Dienstag, 6. März 2007 / 13:39 Uhr
aktualisiert: 20:55 Uhr

Lausanne - Der türkische Politiker Dogu Perincek hat in Lausanne vor Gericht abgestritten, dass es 1915 im osmanischen Reich zu einem Völkermord an den Armeniern kam. Der Antirassismus-Prozess geht am Donnerstag weiter.

Dogu Perinçek leugnete den Völkermord an den Armeniern.

Bereits die Einvernahme des Präsidenten der türkischen Arbeiterpartei zeigte, um welche Frage sich der Prozess hauptsächlich dreht: Wurde an der armenischen Bevölkerung des osmanischen Reiches während des ersten Weltkriegs ein Völkermord begangen oder nicht?

Bezirksrichter Pierre-Henri Winzap deutete an, dass er im zwei Tage dauernden Prozess dieser Frage nicht auszuweichen gedenkt. Er habe schliesslich die Zeugen der Verteidigung zugelassen, erklärte er dazu.

Perincek wiederholte, was bereits zur Klage im Jahr 2005 durch die Gesellschaft Schweiz-Armenien (GSA) geführt hatte: «Ich glaube, dass es keinen Genozid am armenischen Volk gegeben hat», sagte er. Hingegen habe es gegenseitige Massaker und Gemetzel gegeben, die aber auf beiden Seiten nicht als Völkermord bezeichnet werden dürften.

Die Deportationen und Massaker als Genozid zu bezeichnen, sei eine «internationale Lüge», wiederholte er auf mehrere Fragen des Richters sowie von Anwalt Philippe Nordmann, der die Zivilklägerin vertritt.
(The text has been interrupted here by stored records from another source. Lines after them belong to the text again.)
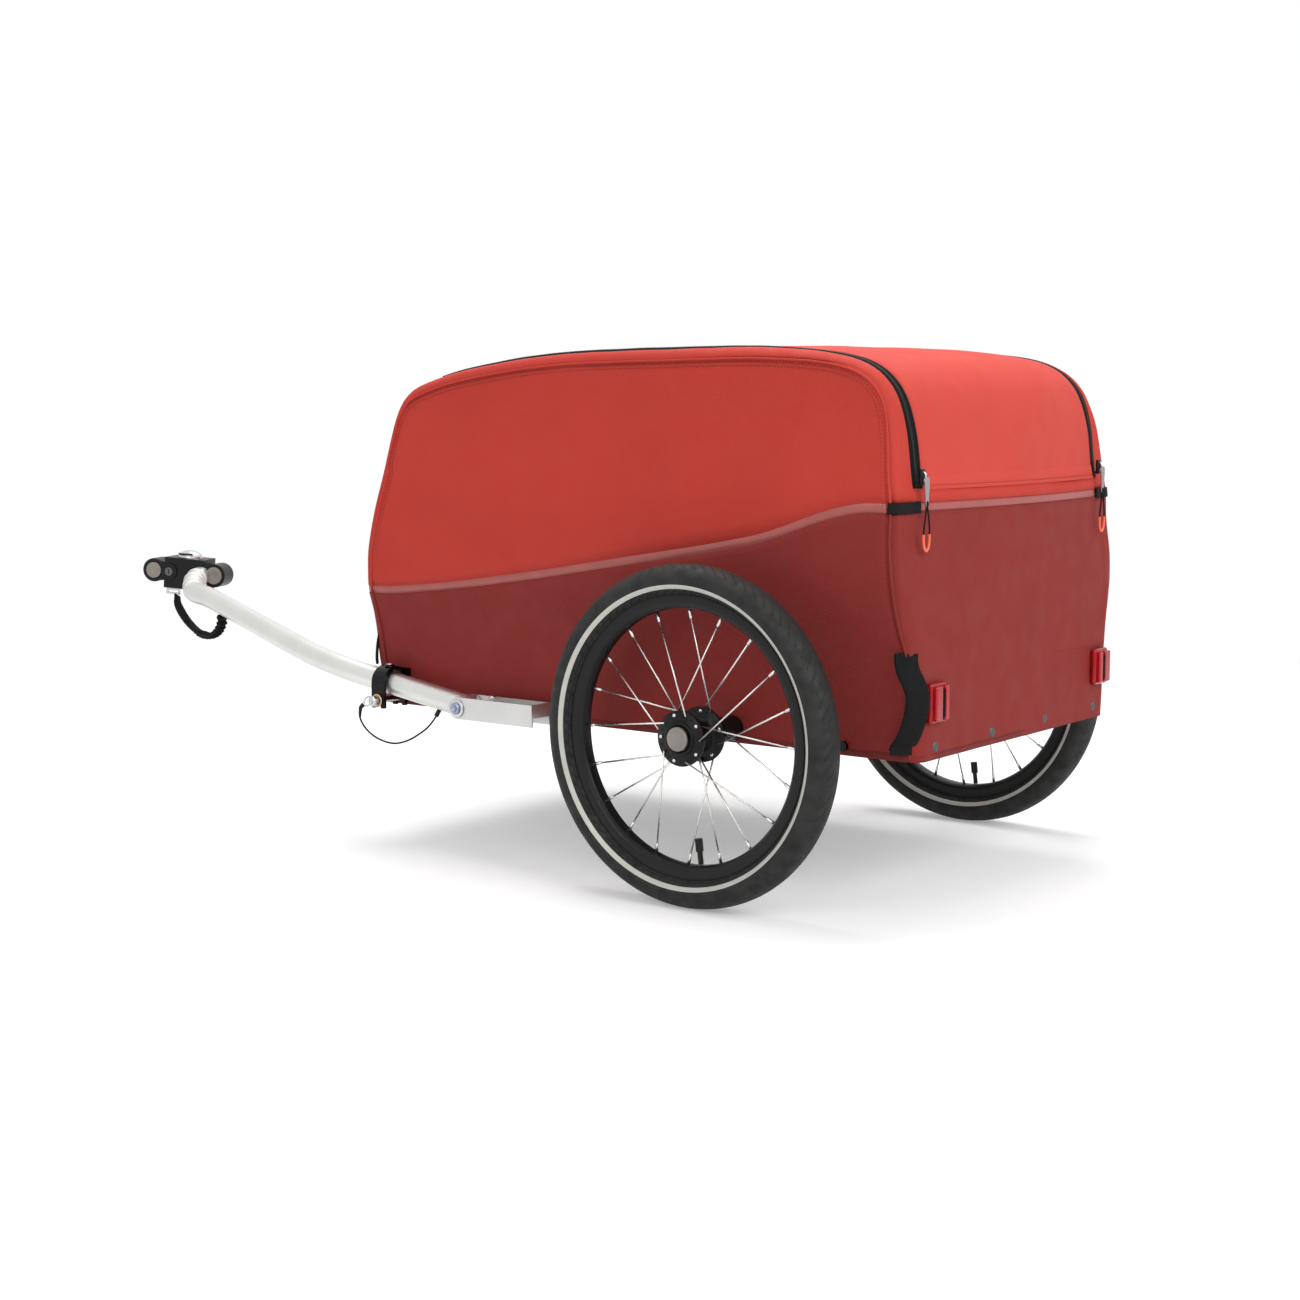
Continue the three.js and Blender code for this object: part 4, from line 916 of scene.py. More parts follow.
def smooth_through(knots, values):
    """A curve through the values with no overshoot, for arrays."""
    step = np.diff(knots)
    slope = np.diff(values) / step
    tangent = np.zeros(len(values))
    tangent[0], tangent[-1] = slope[0], slope[-1]
    for i in range(1, len(slope)):
        if slope[i - 1] * slope[i] > 0:
            first, second = 2 * step[i] + step[i - 1], step[i] + 2 * step[i - 1]
            tangent[i] = (first + second) / (first / slope[i - 1] + second / slope[i])

    def at(value):
        i = np.clip(np.searchsorted(knots, value) - 1, 0, len(step) - 1)
        t = np.clip((value - knots[i]) / step[i], 0, 1)
        return (
            (1 + 2 * t) * (1 - t) ** 2 * values[i]
            + t * (1 - t) ** 2 * step[i] * tangent[i]
            + t * t * (3 - 2 * t) * values[i + 1]
            + t * t * (t - 1) * step[i] * tangent[i + 1]
        )

    return at


levels, *wall_rows = wall_shares.T
front_at, rear_at, side_at, bow_at = [smooth_through(levels, row) for row in wall_rows]
seam_rise = smooth_through(seam_shares[:, 0], seam_shares[:, 1])


def turn_of(across, up):
    turn = np.arctan2(up, across)
    return np.where(turn < -math.pi / 2, turn + 2 * math.pi, turn)


def profile_table():
    """The roof's outline round a centre: turn, reach and how square it is to the reach."""
    steps = np.hypot(*np.diff(roof_shares * (LENGTH, HEIGHT), axis=0).T)
    spans = np.concatenate([[0], np.cumsum(steps)])
    fine = np.linspace(0, spans[-1], PROFILE_STEPS)
    x = FRONT + LENGTH * smooth_through(spans, roof_shares[:, 0])(fine)
    z = BOTTOM + HEIGHT * smooth_through(spans, roof_shares[:, 1])(fine)
    across, up = x - PROFILE_CENTRE[0], z - PROFILE_CENTRE[1]
    turn, reach = turn_of(across, up), np.hypot(across, up)
    tangent = np.stack([np.gradient(x), np.gradient(z)])
    tangent /= np.hypot(*tangent)
    square = np.abs(across / reach * tangent[1] - up / reach * tangent[0])
    order = np.argsort(turn)
    return turn[order], reach[order], square[order]


profile_turn, profile_reach, profile_square = profile_table()


def eased(value):
    value = np.clip(value, 0, 1)
    return value * value * (3 - 2 * value)


def outside(points):
    """How far points lie outside the body, below 0 inside, in metres."""
    x, y, z = points.T
    share = (z - BOTTOM) / HEIGHT
    front = FRONT - FRONT_SWELL * front_at(share)
    rear = REAR + REAR_SWELL * rear_at(share)
    back = eased(((x - FRONT) / LENGTH - BACK_FROM) / BACK_RUN)
    wider = REAR_WIDER * back * eased((share - WIDER_FROM) / WIDER_RUN)
    half = HALF + SIDE_SWELL * side_at(share) + wider
    x = x + REAR_BOW * bow_at(share) * np.minimum(np.abs(y) / half, BOW_END) ** 2 * back
    centre = (front + rear) / 2
    corner = np.where(x > centre, REAR_CORNER, FRONT_CORNER)
    past_x = np.abs(x - centre) - ((rear - front) / 2 - corner)
    past_y = np.abs(y) - (half - corner)
    within = np.minimum(np.maximum(past_x, past_y), 0)
    wall = np.hypot(np.maximum(past_x, 0), np.maximum(past_y, 0)) + within - corner
    dropped = z + CROWN * (np.minimum(np.abs(y) / HALF, CROWN_END) ** CROWN_POWER - 1)
    across, up = x - PROFILE_CENTRE[0], dropped - PROFILE_CENTRE[1]
    turn = turn_of(across, up)
    reach = np.interp(turn, profile_turn, profile_reach, left=3, right=3)
    roof = (np.hypot(across, up) - reach) * np.interp(turn, profile_turn, profile_square)
    near = np.maximum(EDGE_BLEND - np.abs(wall - roof), 0) / EDGE_BLEND
    return np.maximum(wall, roof) + near * near * EDGE_BLEND / 4


def cast(origins, ways, far):
    """Where rays from inside meet the body's surface."""
    ways = np.asarray(ways, float)
    origins = np.broadcast_to(np.asarray(origins, float), ways.shape)
    low = np.zeros(len(origins))
    high = np.full(len(origins), far)
    for _ in range(HALVINGS):
        centre = (low + high) / 2
        inside = outside(origins + ways * centre[:, None]) < 0
        low = np.where(inside, centre, low)
        high = np.where(inside, high, centre)
    return origins + ways * low[:, None]


# The cover's grid: stations from the front hem over the roof to the rear hem, each with points across
LID_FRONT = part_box("lid_roof")[0].x
LID_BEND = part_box("lid_rear")[0].x
LID_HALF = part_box("lid_roof")[1].y
FLAP_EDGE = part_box("lid_rear")[0].z
ZIP_OUT = 2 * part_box("zip_slider_right")[0].y - LID_HALF + 0.013
ZIP_IN = 0.003
FAN_FRONT_Z = 0.50
FAN_REAR_Z = 0.53
HEM = 0.008
ROWS_BELOW, ROWS_BAND, ROWS_ABOVE, FAN_STEPS, ROOF_STEPS = 30, 2, 18, 18, 88
WALL_ROWS = ROWS_BELOW + ROWS_BAND + ROWS_ABOVE
GUSSET_STEPS = 9
GUSSET_REACH = 0.2
WALL_INSET = 0.017
ROOF_INSET = 0.012
INSET_LOSS = 0.004
INSET_RUN = 0.14
INSET_START = 0.12
SIDE_ORIGIN = 0.1
CLOTH = 0.0012
BAND_CLOTH = 0.0006
TAPE_CLOTH = 0.0008
CLOTH_MERGE_GAP = 2e-5
GUSSET_ORIGIN = 3.0
SIDE_CLOTH_ORIGIN = 6.0


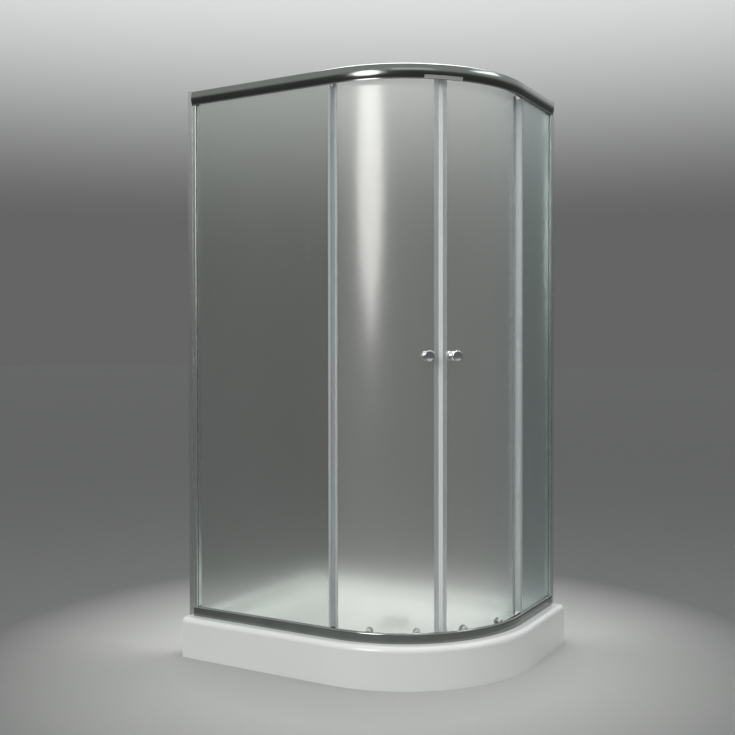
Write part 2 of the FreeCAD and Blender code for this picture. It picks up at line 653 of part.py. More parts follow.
def countersunk(place, z_face, inwards, length, spare):
    """Countersunk screw from a rail's face; inwards is +1 or -1 along Z."""
    start = Vector(place[0], place[1], z_face)
    way = Vector(0, 0, inwards)
    shank = Part.makeCylinder(CORNER_SCREW_RADIUS + spare, length, start, way)
    wide = SCREW_HEAD_RADIUS + spare
    head = Part.makeCone(wide, CORNER_SCREW_RADIUS + spare, RAIL_WALL, start, way)
    return shank.fuse(head).removeSplitter()


def drill_web(rail, z_face, inwards):
    """Countersunk holes through a rail's web, over both corner blocks."""
    for place in corner_screw_axes():
        rail = rail.cut(countersunk(place, z_face, inwards, RAIL_WALL + CUT_SPARE, THREAD_CLEARANCE))
    return rail


def make_bottom_rail():
    z0 = TRAY_HEIGHT
    z1 = BOTTOM_RAIL_TOP
    groove = GROOVE_START
    shoulder = z1 - RAIL_SHOULDER
    gutter_in = RAIL_DEPTH - RIB
    lip_top = BOTTOM_LEDGE + LEDGE_LIP
    lip_back = LEDGE_OUT + RIB
    ledge_foot = BOTTOM_LEDGE - RAIL_WALL
    steps = [
        (0, shoulder),
        ((groove * 0.23, z1 - RAIL_SHOULDER * 0.32), (groove * 0.85, z1)),
        (groove, z1),
        (groove, z0 + GROOVE_FLOOR),
        (GROOVE_END, z0 + GROOVE_FLOOR),
        (GROOVE_END, RIB_TOP),
        (RIB_BACK, RIB_TOP),
        (RIB_BACK, BOTTOM_LEDGE),
        (LEDGE_OUT, BOTTOM_LEDGE),
        (LEDGE_OUT, lip_top),
        (lip_back, lip_top),
        (lip_back, ledge_foot),
        (RIB_BACK, ledge_foot),
        (RIB_BACK, z0 + RAIL_WALL),
        (gutter_in, z0 + RAIL_WALL),
        (gutter_in, z0 + GUTTER_HEIGHT),
        (RAIL_DEPTH, z0 + GUTTER_HEIGHT),
        (RAIL_DEPTH, z0),
    ]
    face = outline_face((0, z0), steps, section_plane)
    inner = groove - RIB
    high = shoulder + RAIL_WALL
    low = shoulder - RAIL_WALL
    chamber = [(inner, z0 + GROOVE_FLOOR), (inner, high), (RAIL_WALL, low)]
    hollow = outline_face((RAIL_WALL, z0 + GROOVE_FLOOR), chamber, section_plane)
    rail = sweep_rail(face.cut(hollow).Faces[0], LEFT_RAIL_END, RIGHT_RAIL_END)
    rail = rail.cut(list(corner_room(z0 + RAIL_WALL, z1)))
    depth0 = gutter_in - CUT_SPARE
    depth1 = RAIL_DEPTH + CUT_SPARE
    weep = arc_degrees(WEEP_LENGTH, RAIL_DEPTH)
    for k in range(WEEP_COUNT):
        middle = QUARTER * (k + 0.5) / WEEP_COUNT
        top = z0 + GUTTER_HEIGHT + CUT_SPARE
        slot = band(depth0, depth1, middle - weep / 2, middle + weep / 2, z0 + RAIL_WALL, top)
        rail = rail.cut(slot)
    return drill_web(rail, z0, 1)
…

Kontroverse über Frage, was ein Völkermord sei

Ob er an dieser Haltung festhalten würde, falls eine neutrale internationale Historikerkommission den Völkermord bejahen würde, fragte Pierre-Henri Winzap den Politiker.

Die gewundenen Sätze, mit denen Perincek der Beantwortung dieser Frage auswich, liessen darauf schliessen, dass er ein solches Urteil nicht akzeptieren würde. Seine Antworten waren so ausschweifend ausweichend und unpräzise, dass ihn der Richter dafür verwarnte.

Die anschliessende Befragung der Zeugen, darunter drei Historiker, bestätigte die Kontroverse über die Frage, was ein Völkermord sei und was nicht. Die Zeugen der Verteidigung vertraten allesamt die Ansicht, dass die Genozid-These nicht bewiesen sei.